If you have a 5G-enabled phone, to state the obvious, test it with that first. You may also find that by a window means you still get coverage inside even if the coverage is supposedly outdoor-only. There are external antennas you can buy and fit to your house if you really want to optimise your coverage but that is unlikely to be necessary in your situation. In my experience, coverage checkers tend to be pessimistic and you often actually can receive good coverage where it isn’t predicted. For more on external antennas, have a look at the ispreview.co.uk forums.
I agree with @N26Throwaway that your best bet in the short term is probably to stay with Virgin Media (and maybe switch your mobile to O2, if you’d consider that, to get a good package deal in order to reduce overall cost). Speak to their retentions and threaten to leave, quote the cheapest FTTC price you can find and ask them to match it. If they won’t budge, then I’d look into 5G. 5G would be a decent stopgap if you think fibre is coming but be aware that it often takes around a year from work starting to actually being able to order when a new fibre network is being rolled out.
Maybe as an easy way to check the capability of your Openreach line, although it’s actually easier just to put your phone number or address into the Openreach wholesale checker below which gives far more information:
It’s also important to note that Openreach and Sam Knows won’t show you build plans for altnets, which won’t necessarily be based at all on Openreach exchanges, so looking up exchnages can be misleading. bidb.uk gives the best consolidated checker I have ever found but even then you do have to follow up manually with each company it identifies as a possible option.
Do you mean from when work starts in my street or work starting in my area?
There are properties less than a mile from me using Community Fibre (based on bidb).
I meant work starting in your area, although it’s highly variable!
Generally, if they have properties close by it shouldn’t take too long - but if they need to site a new cabinet they may be held up by planning processes or connecting power or backhaul infrastructure to it; if they need to close roads to complete work that requires a Temporary Traffic Regulation Order which takes 3 months to be approved.
It sounds like you should expect less than 6 months if they are already close and active in building the network, but that’s assuming they continue building it in the vicinity and don’t “jump” to another area before coming back later which they may well do if they get permissions they’ve been waiting for there.
Yes, it’s not actually FTTP, they use coaxial cables (copper) for the connection to your home rather than fibre cables. Specifically the use the propriety protocol DOCSIS 3.1.

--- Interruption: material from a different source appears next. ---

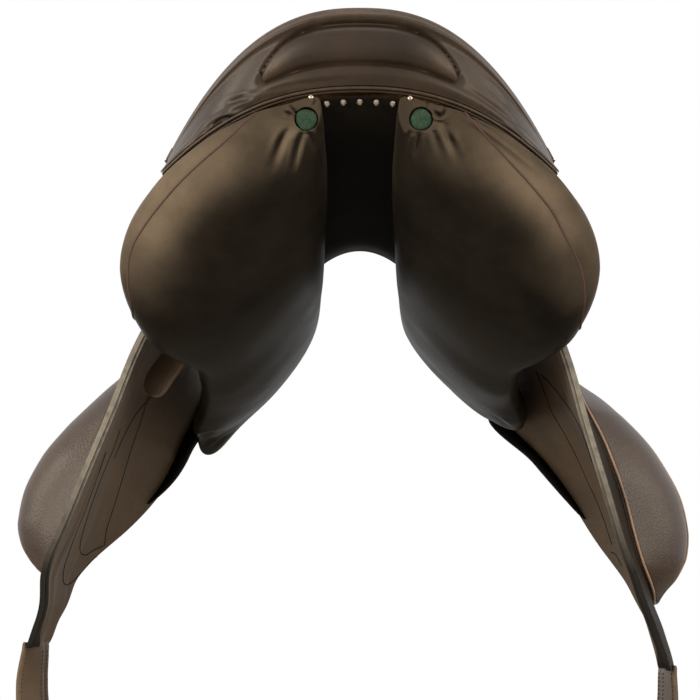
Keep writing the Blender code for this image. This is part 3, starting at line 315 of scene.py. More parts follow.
def smooth(*pairs):
    """Return a function through (key, values) pairs, without overshoot."""
    keys = np.array([pair[0] for pair in pairs], dtype=float)
    rows = np.array([np.atleast_1d(pair[1]) for pair in pairs], dtype=float)
    steps = np.diff(keys)[:, None]
    slopes = np.diff(rows, axis=0) / steps
    tangents = np.zeros_like(rows)
    tangents[0] = slopes[0]
    tangents[-1] = slopes[-1]
    for i in range(1, len(keys) - 1):
        before, after = slopes[i - 1], slopes[i]
        same = before * after > 0
        w1 = 2 * steps[i] + steps[i - 1]
        w2 = steps[i] + 2 * steps[i - 1]
        with np.errstate(divide="ignore", invalid="ignore"):
            mean = (w1 + w2) / (w1 / before + w2 / after)
        tangents[i] = np.where(same, mean, 0.0)

    def at(key):
        key = min(max(key, keys[0]), keys[-1])
        i = min(int(np.searchsorted(keys, key, side="right")) - 1, len(keys) - 2)
        step = keys[i + 1] - keys[i]
        t = (key - keys[i]) / step
        value = ((1 + 2 * t) * (1 - t) ** 2 * rows[i] + t * (1 - t) ** 2 * step * tangents[i]
                 + t * t * (3 - 2 * t) * rows[i + 1] + t * t * (t - 1) * step * tangents[i + 1])
        return value if len(value) > 1 else float(value[0])

    return at


def ease(t):
    """Go from 0 to 1 with level ends."""
    t = min(max(t, 0.0), 1.0)
    return t * t * (3 - 2 * t)


def ease_all(values):
    """Go from 0 to 1 with level ends, for all of an array's values."""
    t = np.clip(values, 0, 1)
    return t * t * (3 - 2 * t)


def smooth_steps(four, parts):
    """Return parts points of a smooth curve, from the second of four points on to the third."""
    a, b, c, d = four
    return [0.5 * (2 * b + (c - a) * t + (2 * a - 5 * b + 4 * c - d) * t ** 2
                   + (3 * b - a - 3 * c + d) * t ** 3) for t in (k / parts for k in range(parts))]


def ring_through(points, parts):
    """Return a closed smooth ring through points, with parts steps between two of them."""
    count = len(points)
    ring = []
    for i in range(count):
        ring += smooth_steps([np.array(points[(i + k) % count]) for k in (-1, 0, 1, 2)], parts)
    return ring


def raised(grid, distance):
    """Return a grid moved along its own normals, on the side that faces up."""
    points = np.array(grid, dtype=float)
    along = np.gradient(points, axis=0)
    across = np.gradient(points, axis=1)
    normals = np.cross(along, across)
    normals /= np.maximum(np.linalg.norm(normals, axis=2, keepdims=True), 1e-12)
    if np.mean(normals[..., 2]) < 0:
        normals = -normals
    return points + normals * distance


# Lines and surfaces that the pieces share


def line_x(y):
    """Return the skirt line's distance from the centre plane."""
    return LINE_X + LINE_X_SLOPE * y


def line_z(y):
    """Return the skirt line's height."""
    return LINE_Z + LINE_Z_SLOPE * y


def line_axis(side):
    """Return the skirt line's direction."""
    return Vector((LINE_X_SLOPE * side, 1.0, LINE_Z_SLOPE)).normalized()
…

Community Fibre and Hyperoptic provide true FTTP - as in actually running a fibre optic cable all the way to your house. It’s a lot faster especially on the upload.
Virgin Media actually currently run two networks. One is based on Hybrid-Fibre Coaxial, using DOCSIS as you say. The other (mostly in new-build areas where they’ve recently expanded) is real FTTP and their ambition is to upgrade and replace the HFC network with a full-fibre one everywhere, but this will take time.
Presumably once that is done it will be possible for all their customers to get symmetrical speeds, although the protocols used even in FTTP can mean speeds aren’t symmetrical. Openreach, for example, use GPON based technology which can mean that the active node (Openreach Handover Point) where your fibre terminates and connects to the backhaul network is many miles away and serves hundreds of properties. As such, there is some element of network contention and the protocol does prioritise download over upload - so Openreach sell their service in speed tiers where the download speed is faster than the upload.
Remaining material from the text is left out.